**Entries:**
■ ■ ■ ■ ■

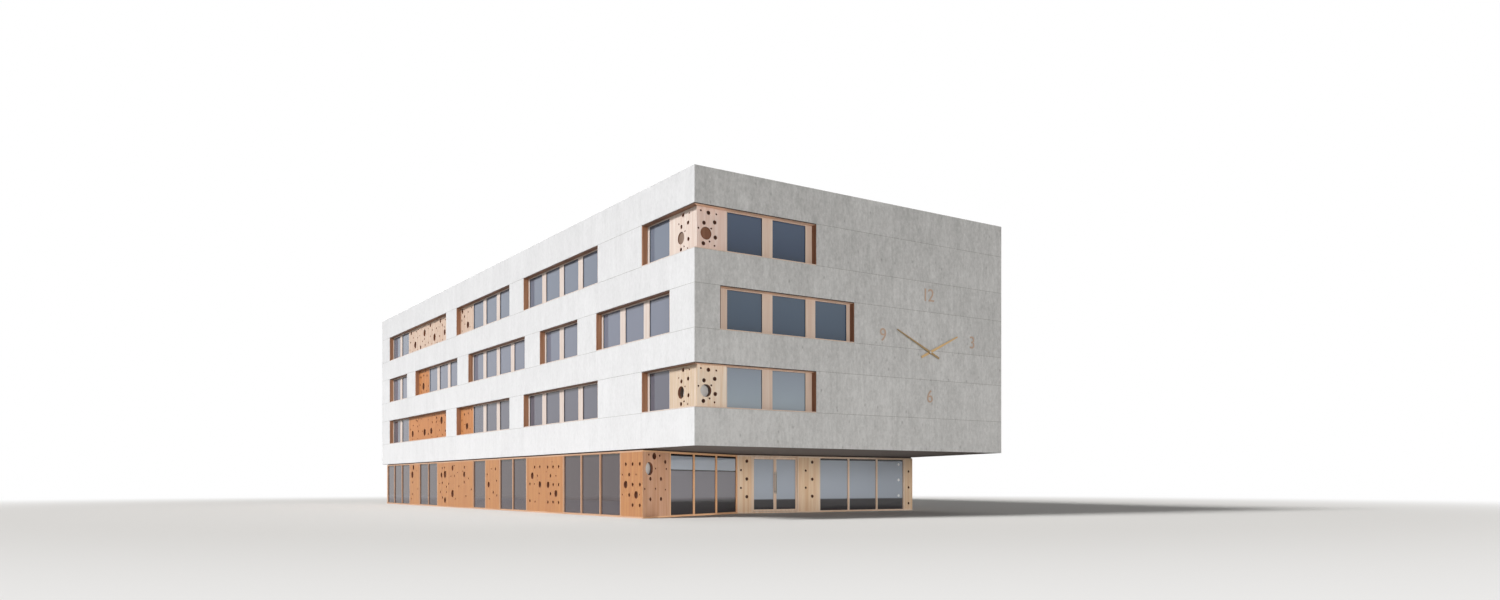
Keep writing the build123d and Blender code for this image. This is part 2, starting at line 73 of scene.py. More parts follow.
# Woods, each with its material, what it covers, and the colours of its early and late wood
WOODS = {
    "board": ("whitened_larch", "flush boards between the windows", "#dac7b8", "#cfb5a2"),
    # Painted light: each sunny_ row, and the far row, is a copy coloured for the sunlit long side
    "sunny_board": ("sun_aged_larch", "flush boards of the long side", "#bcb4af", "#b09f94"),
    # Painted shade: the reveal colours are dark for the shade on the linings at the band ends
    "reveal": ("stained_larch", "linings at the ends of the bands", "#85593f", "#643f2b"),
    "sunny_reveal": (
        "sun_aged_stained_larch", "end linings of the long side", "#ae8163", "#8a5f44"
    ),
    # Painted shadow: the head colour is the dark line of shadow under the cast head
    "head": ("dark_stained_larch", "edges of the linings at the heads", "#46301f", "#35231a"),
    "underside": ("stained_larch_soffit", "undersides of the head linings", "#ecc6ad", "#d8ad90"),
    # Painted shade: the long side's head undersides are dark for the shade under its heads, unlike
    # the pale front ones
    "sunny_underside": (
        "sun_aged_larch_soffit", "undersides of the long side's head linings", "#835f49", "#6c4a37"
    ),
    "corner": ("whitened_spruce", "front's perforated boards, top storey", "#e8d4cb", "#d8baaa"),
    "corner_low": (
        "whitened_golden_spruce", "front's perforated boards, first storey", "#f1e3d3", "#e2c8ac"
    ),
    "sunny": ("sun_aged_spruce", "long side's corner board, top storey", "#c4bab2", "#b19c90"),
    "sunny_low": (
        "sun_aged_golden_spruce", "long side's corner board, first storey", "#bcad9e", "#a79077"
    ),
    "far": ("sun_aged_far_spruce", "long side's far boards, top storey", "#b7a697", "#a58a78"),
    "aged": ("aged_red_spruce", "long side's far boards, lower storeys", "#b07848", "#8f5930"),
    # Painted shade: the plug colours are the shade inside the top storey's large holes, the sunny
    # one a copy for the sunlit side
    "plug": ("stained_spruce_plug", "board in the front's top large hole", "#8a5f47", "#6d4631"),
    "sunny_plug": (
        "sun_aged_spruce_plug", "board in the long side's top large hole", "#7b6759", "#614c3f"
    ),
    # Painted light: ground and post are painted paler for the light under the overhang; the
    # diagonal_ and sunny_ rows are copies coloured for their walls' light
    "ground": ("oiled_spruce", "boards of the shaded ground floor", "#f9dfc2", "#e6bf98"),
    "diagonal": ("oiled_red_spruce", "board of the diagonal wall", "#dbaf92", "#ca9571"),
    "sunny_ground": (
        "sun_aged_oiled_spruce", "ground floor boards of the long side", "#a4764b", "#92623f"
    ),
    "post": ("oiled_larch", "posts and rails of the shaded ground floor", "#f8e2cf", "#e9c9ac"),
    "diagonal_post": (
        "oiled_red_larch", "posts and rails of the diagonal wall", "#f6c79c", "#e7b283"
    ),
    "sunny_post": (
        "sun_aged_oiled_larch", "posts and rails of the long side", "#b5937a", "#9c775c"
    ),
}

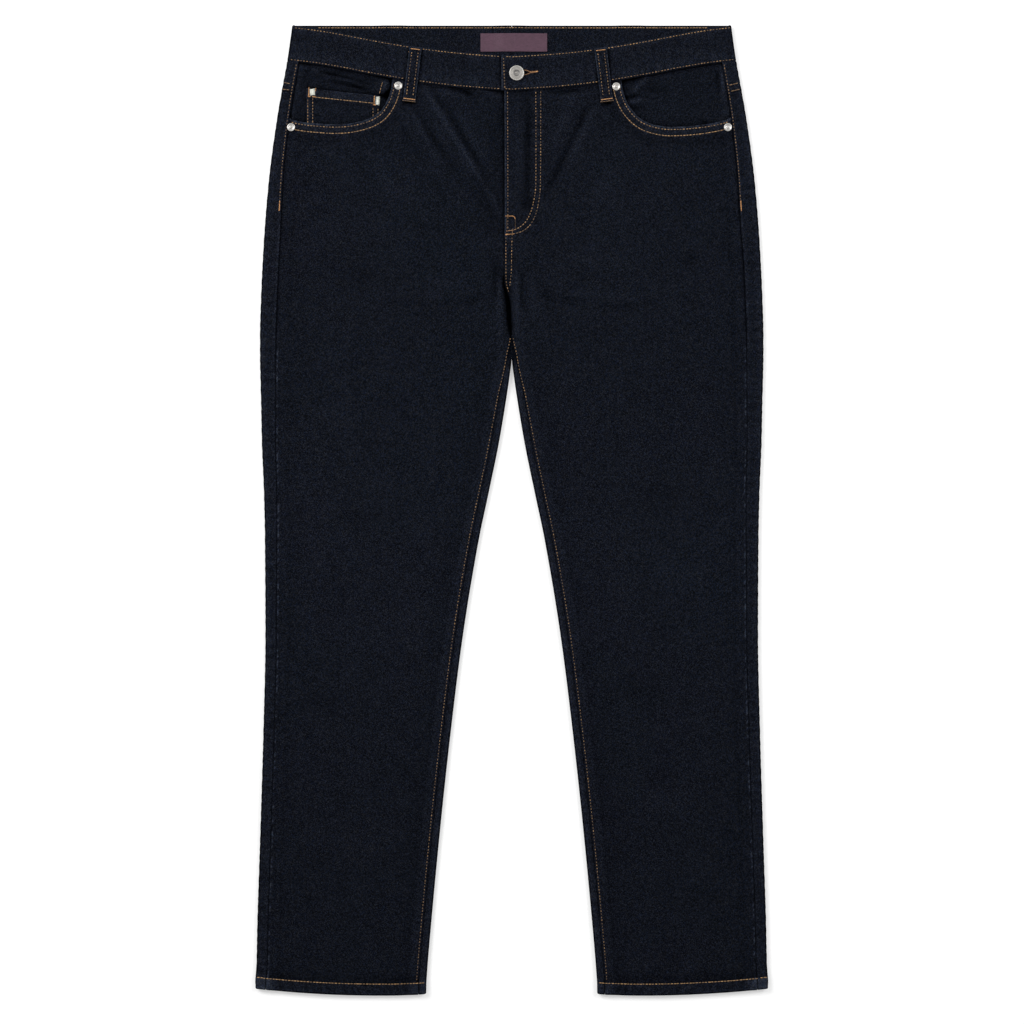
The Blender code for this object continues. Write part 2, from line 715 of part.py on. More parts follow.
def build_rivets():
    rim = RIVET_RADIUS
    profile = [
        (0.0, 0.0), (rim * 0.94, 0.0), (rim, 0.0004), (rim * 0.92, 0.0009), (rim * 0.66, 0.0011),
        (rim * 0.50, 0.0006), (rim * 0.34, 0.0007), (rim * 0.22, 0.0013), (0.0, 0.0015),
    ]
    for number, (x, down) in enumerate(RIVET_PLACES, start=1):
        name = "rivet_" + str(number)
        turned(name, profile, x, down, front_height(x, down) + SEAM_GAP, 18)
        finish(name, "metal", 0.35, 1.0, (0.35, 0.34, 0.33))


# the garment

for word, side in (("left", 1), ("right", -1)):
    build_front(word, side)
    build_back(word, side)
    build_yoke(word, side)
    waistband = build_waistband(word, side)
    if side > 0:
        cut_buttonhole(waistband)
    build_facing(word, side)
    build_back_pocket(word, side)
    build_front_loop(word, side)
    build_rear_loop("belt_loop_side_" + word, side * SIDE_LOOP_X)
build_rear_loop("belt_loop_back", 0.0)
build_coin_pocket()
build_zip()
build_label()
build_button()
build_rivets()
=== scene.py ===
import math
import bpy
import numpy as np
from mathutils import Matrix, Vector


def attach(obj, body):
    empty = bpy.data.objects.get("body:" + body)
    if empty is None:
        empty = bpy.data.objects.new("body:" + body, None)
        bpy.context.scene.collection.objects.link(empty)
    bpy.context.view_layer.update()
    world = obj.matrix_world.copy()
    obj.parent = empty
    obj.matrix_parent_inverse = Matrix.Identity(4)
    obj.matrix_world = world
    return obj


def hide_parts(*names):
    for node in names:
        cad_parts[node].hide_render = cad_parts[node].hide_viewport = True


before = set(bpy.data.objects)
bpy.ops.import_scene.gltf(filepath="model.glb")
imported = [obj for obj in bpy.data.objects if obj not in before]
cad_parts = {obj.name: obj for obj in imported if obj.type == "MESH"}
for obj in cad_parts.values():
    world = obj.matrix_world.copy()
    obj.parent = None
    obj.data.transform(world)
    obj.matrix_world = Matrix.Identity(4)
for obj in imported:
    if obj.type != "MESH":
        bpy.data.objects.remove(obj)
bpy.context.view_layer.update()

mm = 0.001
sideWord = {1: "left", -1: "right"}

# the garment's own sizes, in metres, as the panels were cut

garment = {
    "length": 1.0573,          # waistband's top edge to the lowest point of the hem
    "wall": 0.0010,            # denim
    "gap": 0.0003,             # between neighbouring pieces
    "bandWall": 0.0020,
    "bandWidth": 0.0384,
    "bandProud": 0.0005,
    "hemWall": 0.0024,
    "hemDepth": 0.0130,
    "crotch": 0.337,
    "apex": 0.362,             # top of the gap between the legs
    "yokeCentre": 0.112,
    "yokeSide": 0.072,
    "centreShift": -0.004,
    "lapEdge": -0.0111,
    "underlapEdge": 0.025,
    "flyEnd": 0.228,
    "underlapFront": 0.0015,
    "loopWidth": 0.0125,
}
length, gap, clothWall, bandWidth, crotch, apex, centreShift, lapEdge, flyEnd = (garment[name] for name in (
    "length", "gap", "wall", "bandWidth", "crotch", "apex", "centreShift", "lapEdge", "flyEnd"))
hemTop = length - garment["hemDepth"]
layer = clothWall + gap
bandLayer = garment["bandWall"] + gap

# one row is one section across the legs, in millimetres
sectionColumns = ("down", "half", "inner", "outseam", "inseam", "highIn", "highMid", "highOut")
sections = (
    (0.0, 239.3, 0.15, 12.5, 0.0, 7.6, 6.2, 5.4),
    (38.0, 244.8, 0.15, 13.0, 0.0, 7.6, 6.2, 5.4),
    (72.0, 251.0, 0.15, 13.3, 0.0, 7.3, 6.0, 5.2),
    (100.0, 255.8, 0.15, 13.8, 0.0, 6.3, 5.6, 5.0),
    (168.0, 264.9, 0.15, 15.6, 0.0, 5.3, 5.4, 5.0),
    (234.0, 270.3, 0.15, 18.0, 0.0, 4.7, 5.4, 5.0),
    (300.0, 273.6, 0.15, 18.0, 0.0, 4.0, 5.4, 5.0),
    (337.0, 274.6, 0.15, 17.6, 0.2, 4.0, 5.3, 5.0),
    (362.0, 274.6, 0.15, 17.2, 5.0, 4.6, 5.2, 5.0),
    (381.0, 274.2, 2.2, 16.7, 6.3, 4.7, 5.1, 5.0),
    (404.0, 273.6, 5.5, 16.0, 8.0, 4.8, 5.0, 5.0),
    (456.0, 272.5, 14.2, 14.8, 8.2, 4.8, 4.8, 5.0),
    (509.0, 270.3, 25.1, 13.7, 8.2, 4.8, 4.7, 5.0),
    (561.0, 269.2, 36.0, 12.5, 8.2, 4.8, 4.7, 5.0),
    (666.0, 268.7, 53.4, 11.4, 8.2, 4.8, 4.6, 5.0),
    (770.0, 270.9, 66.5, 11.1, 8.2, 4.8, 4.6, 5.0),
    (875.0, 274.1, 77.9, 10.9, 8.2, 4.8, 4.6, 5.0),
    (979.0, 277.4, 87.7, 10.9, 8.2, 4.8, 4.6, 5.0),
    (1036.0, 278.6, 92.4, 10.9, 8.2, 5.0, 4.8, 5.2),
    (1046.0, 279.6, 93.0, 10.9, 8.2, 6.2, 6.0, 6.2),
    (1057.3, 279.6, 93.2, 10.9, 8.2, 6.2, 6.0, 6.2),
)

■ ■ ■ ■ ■

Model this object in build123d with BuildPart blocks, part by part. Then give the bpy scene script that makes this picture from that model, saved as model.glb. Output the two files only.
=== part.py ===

■ ■ ■ ■ ■

**Brief:** Output the lines of the records above exactly as they appear, from the line containing "for word, side" through the line containing "obj.matrix_world = world".

**Response to this task:**
for word, side in (("left", 1), ("right", -1)):
    build_front(word, side)
    build_back(word, side)
    build_yoke(word, side)
    waistband = build_waistband(word, side)
    if side > 0:
        cut_buttonhole(waistband)
    build_facing(word, side)
    build_back_pocket(word, side)
    build_front_loop(word, side)
    build_rear_loop("belt_loop_side_" + word, side * SIDE_LOOP_X)
build_rear_loop("belt_loop_back", 0.0)
build_coin_pocket()
build_zip()
build_label()
build_button()
build_rivets()
=== scene.py ===
import math
import bpy
import numpy as np
from mathutils import Matrix, Vector


def attach(obj, body):
    empty = bpy.data.objects.get("body:" + body)
    if empty is None:
        empty = bpy.data.objects.new("body:" + body, None)
        bpy.context.scene.collection.objects.link(empty)
    bpy.context.view_layer.update()
    world = obj.matrix_world.copy()
    obj.parent = empty
    obj.matrix_parent_inverse = Matrix.Identity(4)
    obj.matrix_world = world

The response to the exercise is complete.